The lender will consider the reasons why you have gone over term and will want to work with you to find a solution. For example, if you have over-priced the property, they will discuss lowering the price in order to obtain a sale.

They may also encourage you to review your original plans if you are having trouble delivering on them. If your original plan was to sell, then it may be that you can refinance instead to achieve a quicker exit. Alternatively, if you are struggling to obtain refinance, they may discuss changing your plans and selling the property instead to exit the loan.

If you do go over term then don’t panic, as what matters is how you handle the situation. Speak to your lender in the first instance to let them know what is happening. You should also speak to your broker who may also be able to advise and if necessary look at alternative refinancing options for you.

It is important not to ignore or avoid the lender. If you do this then their options will be limited and they are more likely to instruct debt recovery which can lead to repossession proceedings.

Talking to the lender about the problems and how you want to proceed is the best way. For regulated loans the lenders will usually be helpful. If they want to repossess the property then they will need to take you to court first. At court the Judges tend to be supportive of the borrower for regulated loans, which is one reason why the lenders like to avoid this. That said, even though you may go to court a number of times before a repossession order is awarded to the lender, it is possible for an order to be awarded on the very first visit. Therefore talk to the lender and avoid going to Court if you can.  

What penalties could I face for defaulting on a Regulated Bridging Loan?

Not all lenders will report a default to your credit record, but some will, which can have a long lasting detrimental effect.

The lender might agree to extending the term of the loan to give you more time, but they could also insist that you start to make monthly interest payments rather than allowing you to continue to roll up the interest on your loan. The lender may renew the facility for you which will most likely incur a fee – usually between 1 and 2%.

With a regulated bridge the lender may still decide to take you to court for breeching your loan terms, in which case you could find yourself liable for court fees and costs. However, the courts tend to be more supportive of regulated borrowers, especially if they can see that you are making genuine efforts to clear the loan.
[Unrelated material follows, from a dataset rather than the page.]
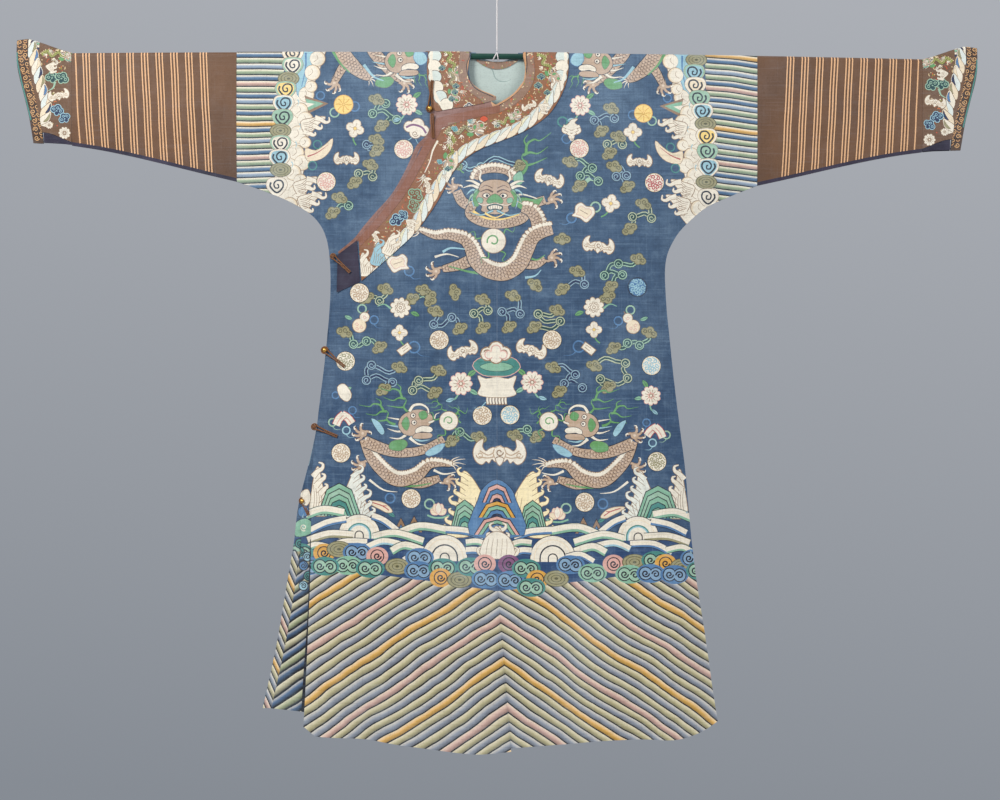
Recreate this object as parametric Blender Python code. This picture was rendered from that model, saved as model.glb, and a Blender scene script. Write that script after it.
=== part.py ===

However, there is no guarantee of this, and you could find yourself facing repossession.

What penalties could I face for defaulting on an Unregulated Bridging Loan?

With an unregulated bridging loan, the risk of the lender taking remedial action is much higher than with a regulated loan. The types of penalties that you could face include:

  • Charging default interest – a lender may charge you a higher rate of interest if you default on your loan, either by missing an interest payment if you have elected to pay monthly interest, or if the loan is not repaid by the end of the term. The new higher interest rate may be applied from the date of the default, or it could in some cases be retrospectively applied from the original start date of the loan, although this is less common with the main lenders. The arrangements about default interest are usually documented in the original lending agreement, which you will have signed before taking out the loan.
  • Additional fees – if your loan goes into default the lender may charge you additional fees. This could be a late payment charge, which will usually be for a relatively low amount. However, some lenders may charge regular account review fees, which could be considerably higher, although again this is less common with the main lenders. If they agree to extend the term of the loan you could also be faced with renewal fees, which with some lenders can be substantial.
  • Calling in the loan - if you have missed several payments on the loan or the terms of the loan have been seriously breached, then the lender could choose to call in the loan and demand full repayment. A serious breach of the loan terms would be something like undertaking heavy renovation work that you had not disclosed to the lender. If the loan is called in and you have no way to repaying the loan, the lender could repossess the property, but this is usually a last resort.
  • Appointing liquidators – if the loan is in a company name, then the lender could appoint liquidators to wind up the borrowing company and seize assets to repay the loan, including the security property. A lender would normally only do this as a last resort, when all other avenues to get things back on track have been exhausted.

Some unregulated lenders may take immediate action if you default on your loan, without giving you the chance to rectify the situation. This could include adding default interest and instructing debt recovery or repossession immediately, as soon as you have gone over the term of the loan.

How to avoid problems with repaying your bridging loan

Keep in contact with the lender

Be proactive and let the lender know in advance if you anticipate any problems with repaying your loan, as they are more likely to be supportive if you have been honest with them. However, it’s important to then stick to any revised timescales that are agreed, otherwise the lender will lose confidence in what you say.

Speed up your exit strategy

If you have defaulted on your loan, then it’s important to find a way to exit the loan as quickly as possible. If the exit is the sale of the property, then consider reducing the price for a quick sale. Although this may reduce your end profit once the loan is repaid, this may still be better financially than the costs of continuing to be in default.

Consider re-bridging

A re-bridge can be arranged to repay an existing bridging facility that is reaching the end of its term or has experienced difficulties. If you had previously been paying monthly interest charges, moving onto a rolled up or retained interest basis could help ease the financial pressure to make payments each month.